Minnesota Twins at Cleveland Guardians: Final Score & Recap
Line Score
| Team | 1 | 2 | 3 | 4 | 5 | 6 | 7 | 8 | 9 | 10 | 11 | R | H | E |
|---|---|---|---|---|---|---|---|---|---|---|---|---|---|---|
| MIN | 1 | 0 | 0 | 0 | 0 | 0 | 0 | 0 | 0 | 0 | 1 | 2 | 2 | 0 |
| CLE | 0 | 0 | 0 | 1 | 0 | 0 | 0 | 0 | 0 | 0 | 0 | 1 | 2 | 1 |
The Story
The Minnesota Twins edged the Cleveland Guardians 2-1 in eleven innings at Progressive Field on May 9, 2026, completing a comeback that erased what the DiamondIQ model had estimated as a 63 percent pre-game home win probability for Cleveland. The Guardians scored first, plating a run in the fourth inning to take a 1-0 lead that held deep into regulation, but Minnesota tied the game and ultimately won it in extras as Cleveland's one-run advantage and home-field edge evaporated entirely by the final out.

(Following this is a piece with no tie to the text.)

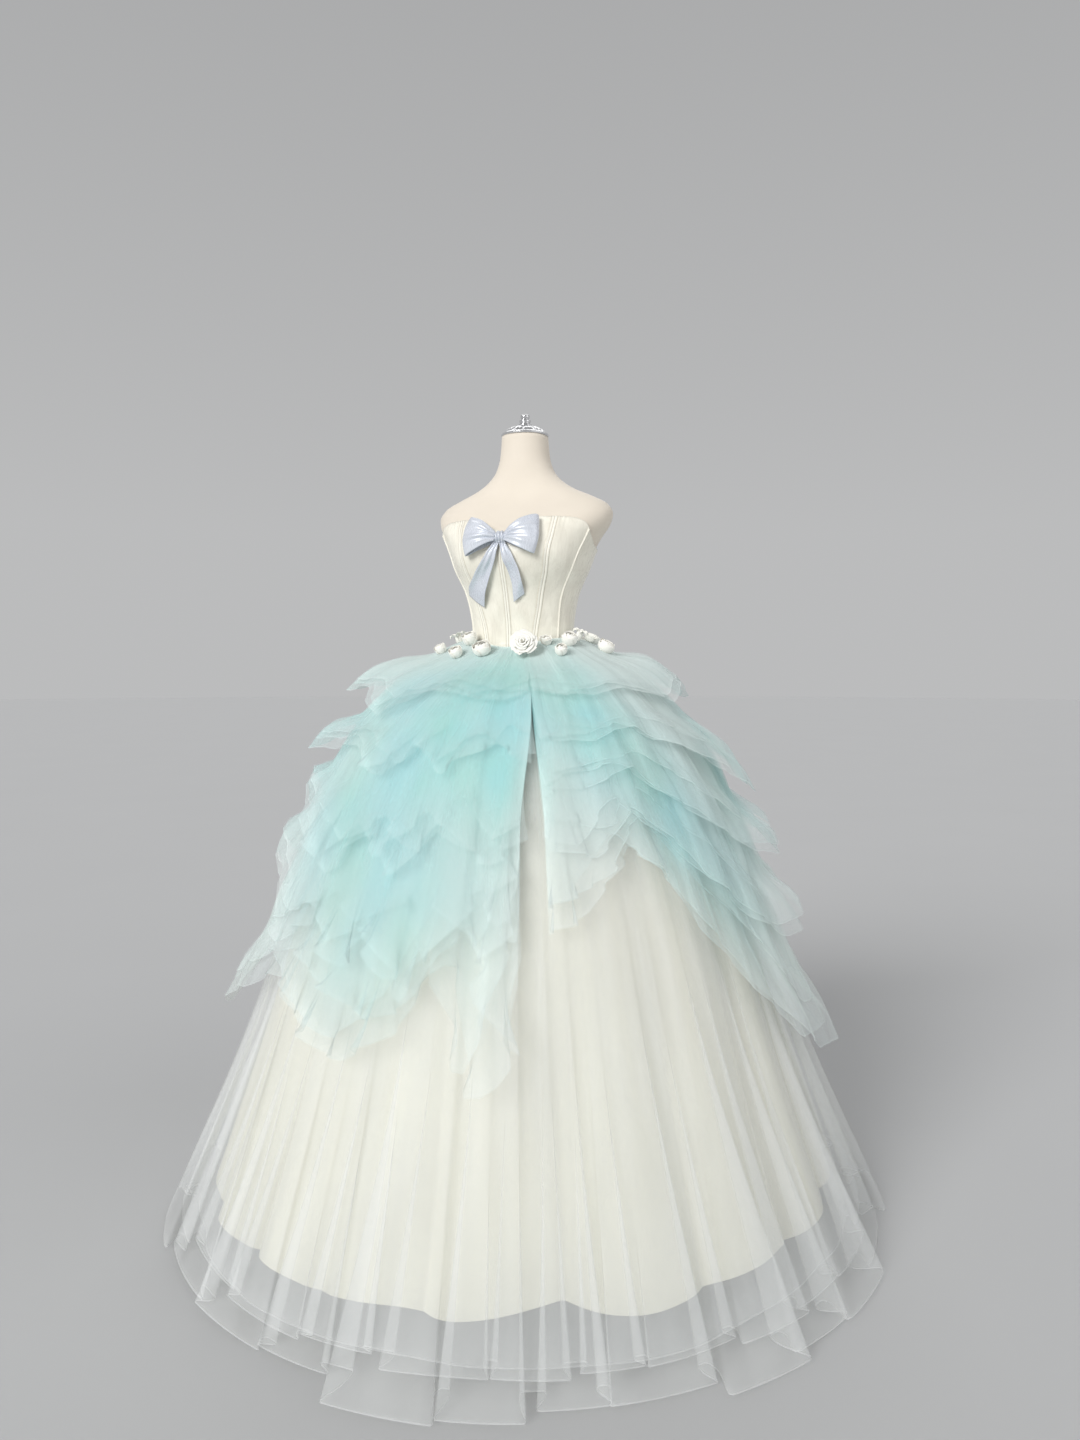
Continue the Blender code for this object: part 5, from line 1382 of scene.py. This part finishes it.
# floor, light and camera
studio = {
    "floor": (0.523, 0.526, 0.530, 1), "floorPatch": 0.8, "floorWorn": 0.97, "floorRadius": 40.0,
    "floorDrop": 0.0004, "horizon": (0.500, 0.503, 0.507, 1), "zenith": (0.32, 0.323, 0.327, 1),
    "skyEnds": (0.12, 0.9),
    "lights": {  # azimuth, elevation, softness in degrees, strength
        "keyLight": (-16, 26, 26, 2.36), "fillLight": (80, 22, 60, 0.62),
        "backLight": (200, 45, 40, 0.50),
    },
    "lens": 27.05, "cameraPlace": (0.809, -2.121, 1.097), "cameraDip": 2.74, "cameraTurn": 20.0,
}


def buildFloor():
    mesh = bpy.data.meshes.new("studioFloor")
    work = bmesh.new()
    bmesh.ops.create_circle(work, cap_ends=True, radius=studio["floorRadius"], segments=96)
    work.to_mesh(mesh)
    work.free()
    material, tree, shader = newFinish("floorFinish", roughness=0.9)
    pale = studio["floor"]
    look = {"patch": studio["floorPatch"], "light": pale, "deep": dimmed(pale, studio["floorWorn"])}
    paintPatches(tree, shader, look)
    mesh.materials.append(material)
    floor = bpy.data.objects.new("studioFloor", mesh)
    floor.location.z = -studio["floorDrop"]
    scene.collection.objects.link(floor)


def buildSky():
    world = bpy.data.worlds.new("studioSky")
    scene.world = world
    world.use_nodes = True
    tree = world.node_tree
    ray = addNode(tree, "TexCoord").outputs["Generated"]
    up = addNode(tree, "SeparateXYZ", {0: ray}).outputs["Z"]
    height = spreadOut(tree, up, *studio["skyEnds"])
    sky = mixColour(tree, height, studio["horizon"], studio["zenith"])
    tree.links.new(sky, tree.nodes["Background"].inputs["Color"])


def buildLights():
    for name, (azimuth, elevation, softness, strength) in studio["lights"].items():
        light = bpy.data.lights.new(name, "SUN")
        light.angle = radians(softness)
        light.energy = strength
        lamp = bpy.data.objects.new(name, light)
        a, e = radians(azimuth), radians(elevation)
        back = Vector((sin(a) * cos(e), -cos(a) * cos(e), sin(e)))
        lamp.location = back * 4
        lamp.rotation_euler = (-back).to_track_quat("-Z", "Y").to_euler()
        scene.collection.objects.link(lamp)


def buildCamera():
    lens = bpy.data.cameras.new("photoCamera")
    lens.lens = studio["lens"]
    lens.sensor_width = 36.0
    eye = bpy.data.objects.new("photoCamera", lens)
    eye.location = studio["cameraPlace"]
    eye.rotation_euler = (radians(90 - studio["cameraDip"]), 0, radians(studio["cameraTurn"]))
    scene.collection.objects.link(eye)
    scene.camera = eye


buildFloor()
buildSky()
buildLights()
buildCamera()
scene.view_settings.view_transform = "Standard"
scene.cycles.transparent_max_bounces = 64  # many plies of net lie over each other
print("studio made")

The extra innings proved decisive and swung wildly. In the bottom of the tenth, Rhys Hoskins drew a walk off Eric Orze that shifted win probability by plus-20.0 percent in Cleveland's favor, representing the largest single-play swing of the game, only for that momentum to reverse when Daniel Schneemann lined out in the same frame, a minus-17.5 percent swing that kept the game tied. Brayan Rocchio's forceout to end the ninth off Orze had already cost the Guardians 17.5 percent in win probability. Minnesota ultimately broke through in the top of the eleventh when Byron Buxton doubled off Peyton Pallette for an 18.7 percent swing, plating what proved to be the winning run. Rocchio's groundout to end the Cleveland eleventh off Luis García added another 19.0 percent swing that sealed the result.
Joe Ryan led all performers with a plus-29.0 percent WPA contribution on the mound for Minnesota, underscoring how thoroughly he controlled the game through regulation. Among Cleveland's position players, Hoskins led with a plus-16.9 percent WPA and 0.9 RE24, while Travis Bazzana contributed plus-15.4 percent WPA in a losing effort. Tanner Bibee posted a plus-16.8 percent WPA for the Guardians' pitching staff. The Twins finished with two hits and no errors against Cleveland's two hits and one error, a margin that illustrated just how tightly contested and ultimately unforgiving this game was for the home side.